Key Moments That Define the Film’s Horror

Stephen’s first brush with the local rituals sets the tone, drawing him into practices that feel both ancient and dangerously intimate. His later hallucinations blur the boundary between waking life and nightmare until neither he nor the viewer can trust what appears on screen. Anna’s seduction scene crystallises the film’s central conflict, presenting desire as something that can rewrite a person’s entire moral compass. The final ritual sequence delivers the consequences without offering tidy resolution, and the closing images leave the audience alone with their own doubts about what they have witnessed.

A Lasting Impact on Horror Cinema

Incense for the Damned continues to reward viewers willing to sit with its discomfort. By refusing to separate erotic longing from genuine terror, it created space for horror that treats the human heart as the true source of dread. That approach has aged better than many flashier contemporaries and still offers a useful lens for understanding how societies negotiate the line between liberation and self-destruction.

Bibliography

Clover, Carol J. Men, Women, and Chain Saws: Gender in the Modern Horror Film.

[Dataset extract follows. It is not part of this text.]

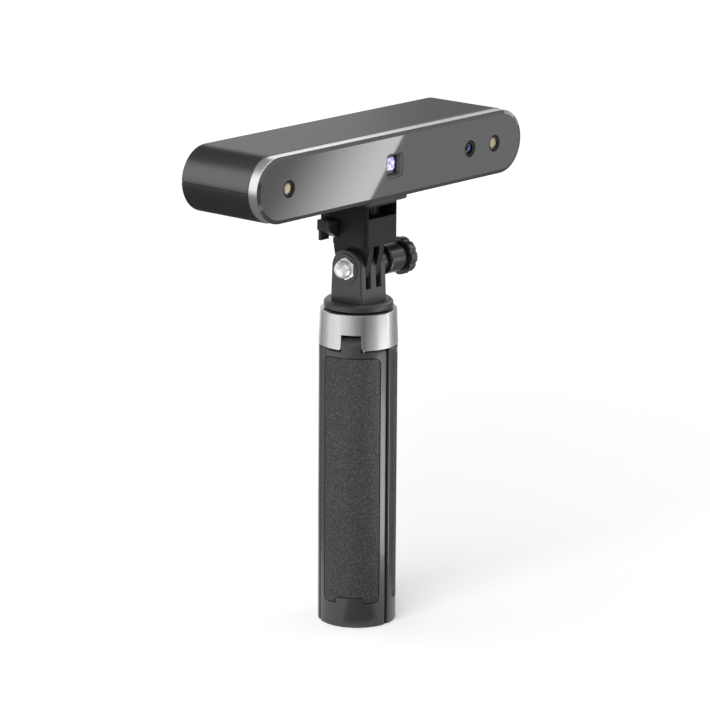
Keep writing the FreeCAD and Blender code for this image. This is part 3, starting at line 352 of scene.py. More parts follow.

Princeton University Press, 1992.

Creed, Barbara. The Monstrous-Feminine: Film, Feminism, Psychoanalysis. Routledge, 1993.

Mulvey, Laura. Visual Pleasure and Narrative Cinema. Screen, 1975.

Nowell, Richard. Horror and the Horror Film. Anthem Press, 2011.

Hutchings, Peter. Hammer and Beyond: The British Horror Film. Manchester University Press, 1993.

Petley, Julian. Censorship and the Horror Film. Manchester University Press, 2011.

Skal, David J. The Monster Show: A Cultural History of Horror. W. W. Norton, 1993.